━━━ EXCERPTED DATA ━━━

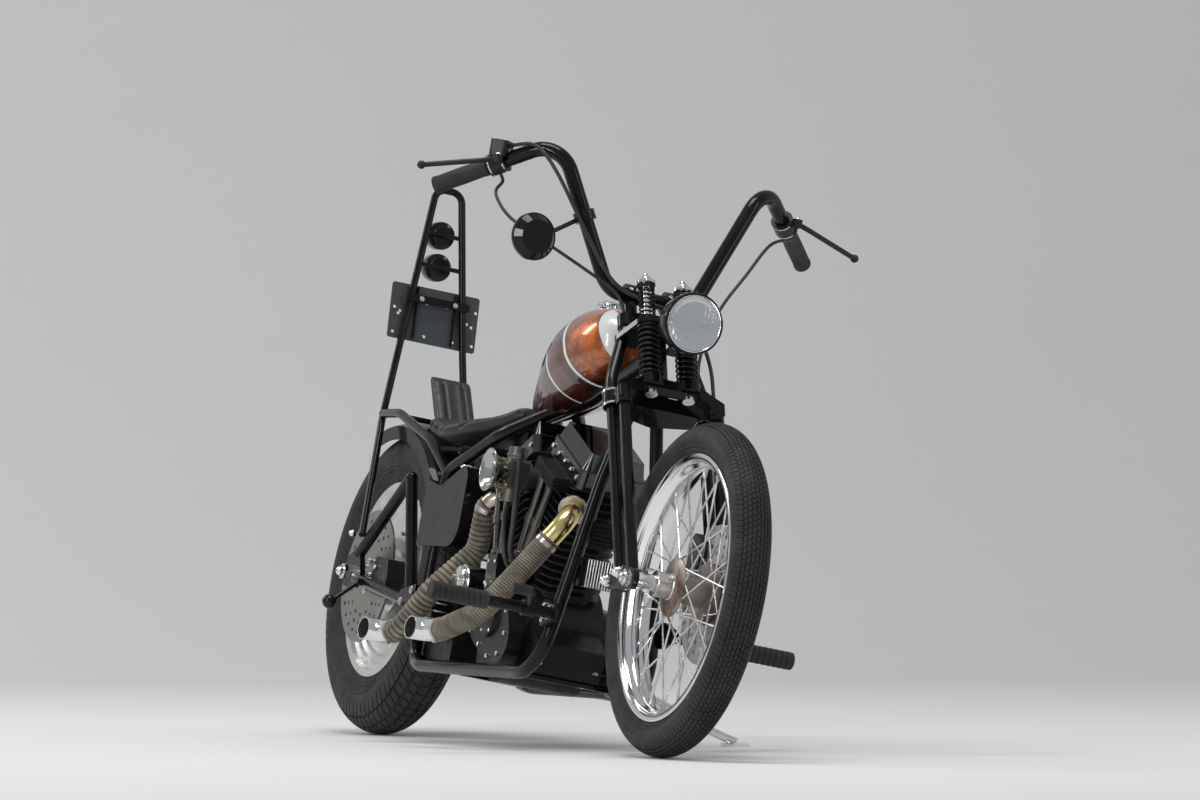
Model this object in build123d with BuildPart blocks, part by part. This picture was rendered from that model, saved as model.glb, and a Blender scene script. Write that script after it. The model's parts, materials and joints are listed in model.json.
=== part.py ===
from build123d import *
from math import cos, radians, sin, sqrt, tan
import os

# A chopper motorcycle with a leading-link springer fork, an air-cooled V-twin, ape hanger bars,
# a solo seat and a tall sissy bar, parked on its side stand.
# Millimetres. Every piece is drawn upright, with X forward, Y to the rider's left, Z up and the
# origin on the ground below the rear axle. The last section leans the whole machine onto its
# side stand and moves it so that the origin is the middle of its footprint.

# Driving dimensions of the whole machine
CORD_STEPS = 3
WHEELBASE = 1650.0
LEAN_DEG = 10.8
RAKE_DEG = 31.5
RUN = 0.08
SEAT_GAP = 0.3

# Front wheel, a 21 inch laced wheel
FRONT_R = 348.0
FRONT_CROWN_R = 44.0
FRONT_BEAD_R = 268.0
FRONT_FLANGE_R = 280.0
FRONT_RIM_HALF = 33.0
FRONT_HUB_R = 27.0
FRONT_HUB_HALF = 76.0
FRONT_FLANGE_Y = 30.0
FRONT_HUB_FLANGE_R = 62.0
SPOKE_COUNT = 40
SPOKE_R = 2.0
FRONT_DISC_R = 146.0
FRONT_DISC_Y = 52.0
DISC_T = 5.0
FRONT_AXLE_R = 11.0

# Rear wheel, a 16 inch solid disc wheel
REAR_R = 335.0
REAR_CROWN_R = 66.0
REAR_BEAD_R = 205.0
REAR_FLANGE_R = 216.0
REAR_RIM_HALF = 47.0
REAR_HUB_R = 38.0
REAR_HUB_HALF = 72.0
REAR_DISC_R = 146.0
REAR_DISC_Y = -84.0
REAR_AXLE_R = 11.0
PULLEY_R = 136.0
PULLEY_Y = 86.0
BELT_W = 24.0
BELT_T = 6.0

# Springer fork, in its own frame: x forward, y left, z up the steering axis
AXLE_X = 107.0
AXLE_Z = -49.0
RIGID_X = 12.0
RIGID_LEG_R = 13.0
SPRING_LEG_X = 70.0
SPRING_LEG_Z = -14.0
SPRING_LEG_R = 12.0
LEG_Y = 104.0
LOWER_TREE_Z = 450.0
TREE_H = 34.0
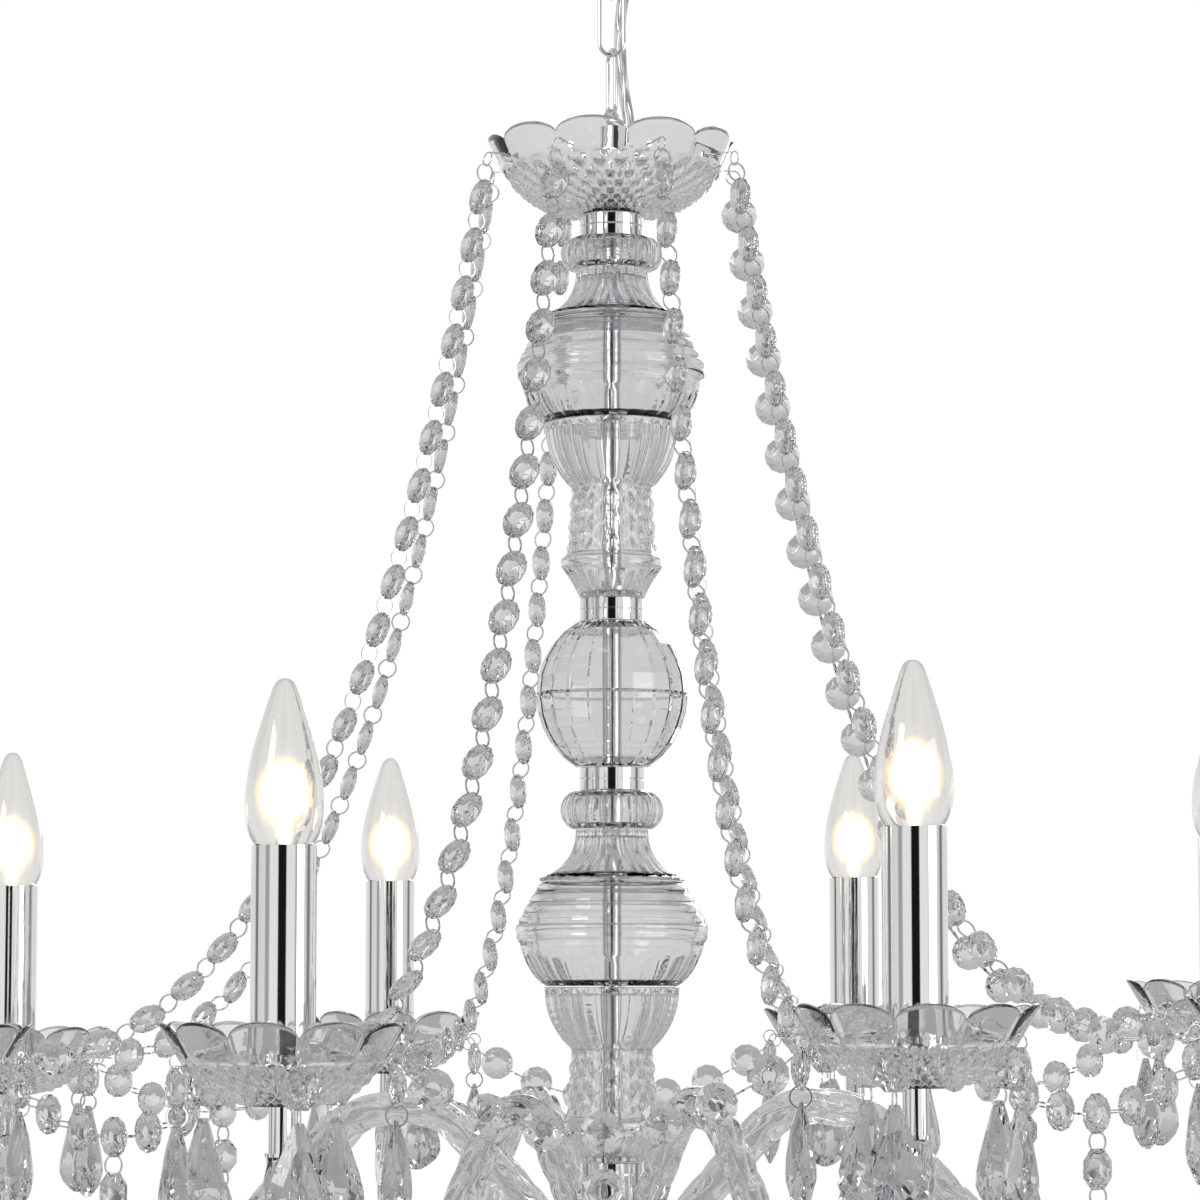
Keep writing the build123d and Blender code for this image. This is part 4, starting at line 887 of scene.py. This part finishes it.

━━━

▶ **WHAT TO DO**
Please return the data above exactly as given.

▶ **RESULT FOR THIS EXERCISE**
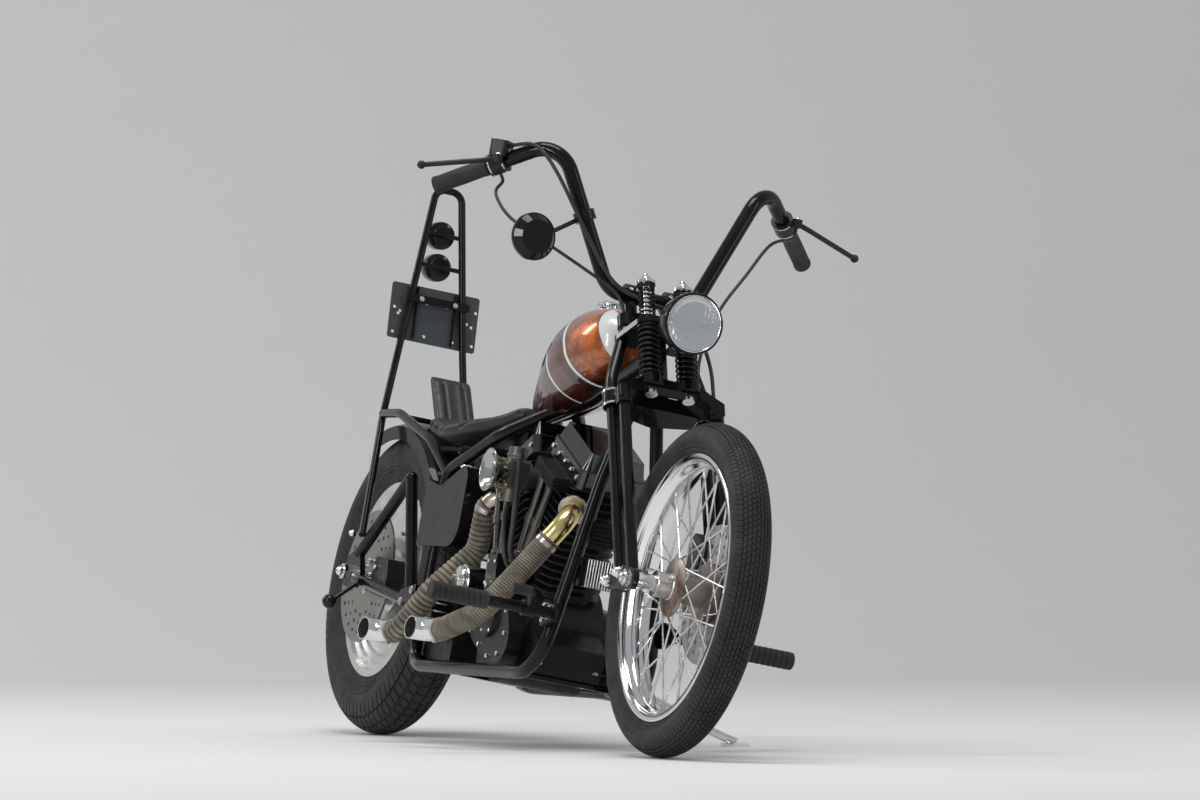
Model this object in build123d with BuildPart blocks, part by part. This picture was rendered from that model, saved as model.glb, and a Blender scene script. Write that script after it. The model's parts, materials and joints are listed in model.json.
=== part.py ===
from build123d import *
from math import cos, radians, sin, sqrt, tan
import os

# A chopper motorcycle with a leading-link springer fork, an air-cooled V-twin, ape hanger bars,
# a solo seat and a tall sissy bar, parked on its side stand.
# Millimetres. Every piece is drawn upright, with X forward, Y to the rider's left, Z up and the
# origin on the ground below the rear axle. The last section leans the whole machine onto its
# side stand and moves it so that the origin is the middle of its footprint.

# Driving dimensions of the whole machine
CORD_STEPS = 3
WHEELBASE = 1650.0
LEAN_DEG = 10.8
RAKE_DEG = 31.5
RUN = 0.08
SEAT_GAP = 0.3

# Front wheel, a 21 inch laced wheel
FRONT_R = 348.0
FRONT_CROWN_R = 44.0
FRONT_BEAD_R = 268.0
FRONT_FLANGE_R = 280.0
FRONT_RIM_HALF = 33.0
FRONT_HUB_R = 27.0
FRONT_HUB_HALF = 76.0
FRONT_FLANGE_Y = 30.0
FRONT_HUB_FLANGE_R = 62.0
SPOKE_COUNT = 40
SPOKE_R = 2.0
FRONT_DISC_R = 146.0
FRONT_DISC_Y = 52.0
DISC_T = 5.0
FRONT_AXLE_R = 11.0

# Rear wheel, a 16 inch solid disc wheel
REAR_R = 335.0
REAR_CROWN_R = 66.0
REAR_BEAD_R = 205.0
REAR_FLANGE_R = 216.0
REAR_RIM_HALF = 47.0
REAR_HUB_R = 38.0
REAR_HUB_HALF = 72.0
REAR_DISC_R = 146.0
REAR_DISC_Y = -84.0
REAR_AXLE_R = 11.0
PULLEY_R = 136.0
PULLEY_Y = 86.0
BELT_W = 24.0
BELT_T = 6.0

# Springer fork, in its own frame: x forward, y left, z up the steering axis
AXLE_X = 107.0
AXLE_Z = -49.0
RIGID_X = 12.0
RIGID_LEG_R = 13.0
SPRING_LEG_X = 70.0
SPRING_LEG_Z = -14.0
SPRING_LEG_R = 12.0
LEG_Y = 104.0
LOWER_TREE_Z = 450.0
TREE_H = 34.0
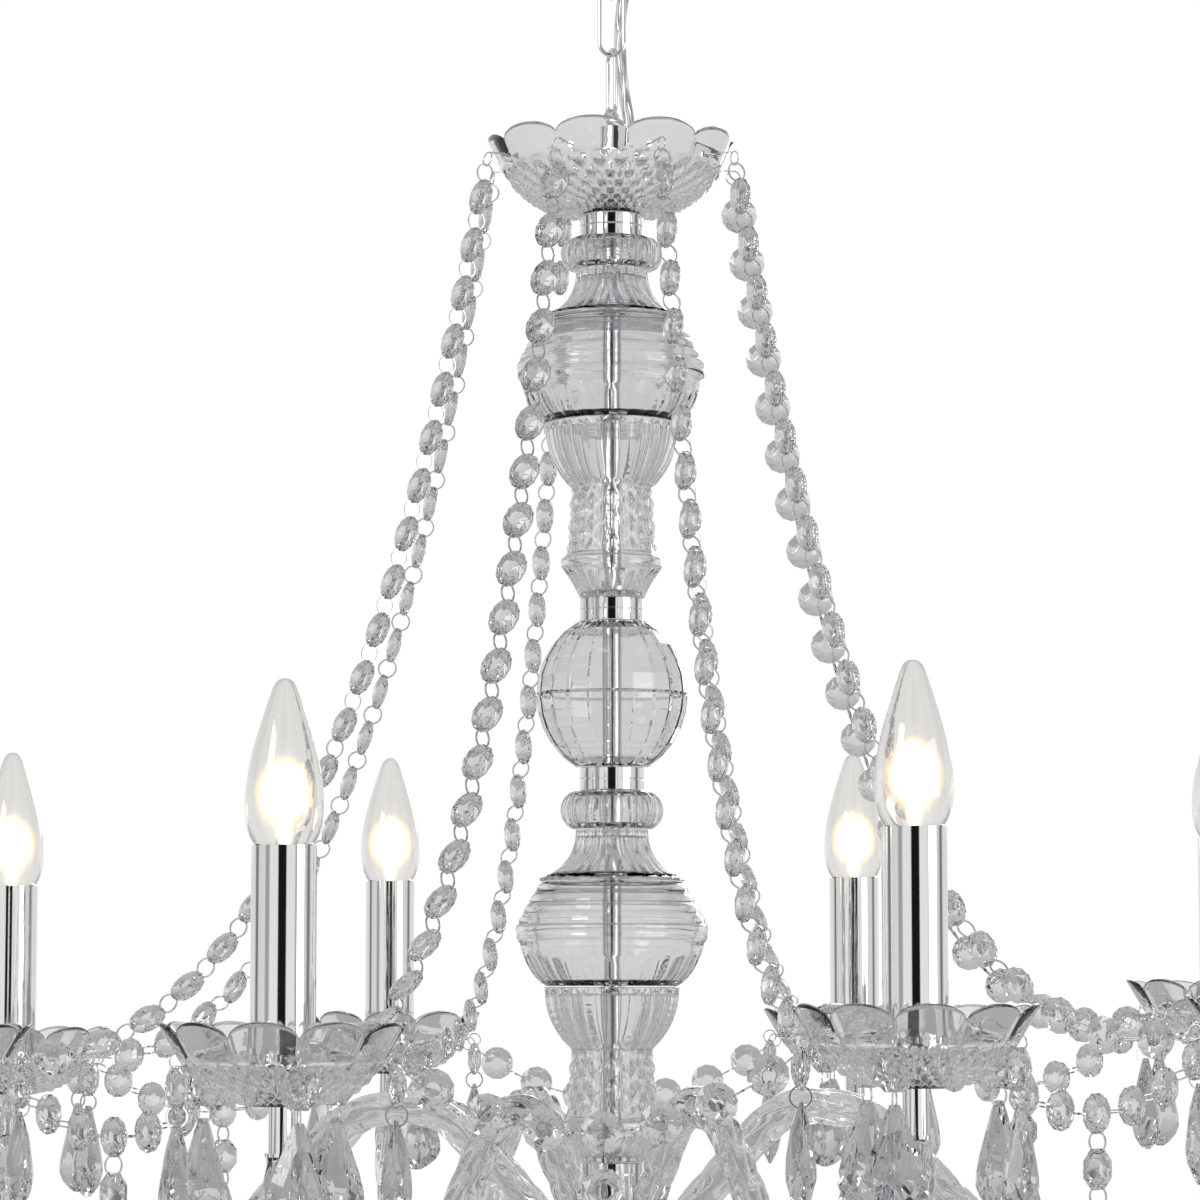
Keep writing the build123d and Blender code for this image. This is part 4, starting at line 887 of scene.py. This part finishes it.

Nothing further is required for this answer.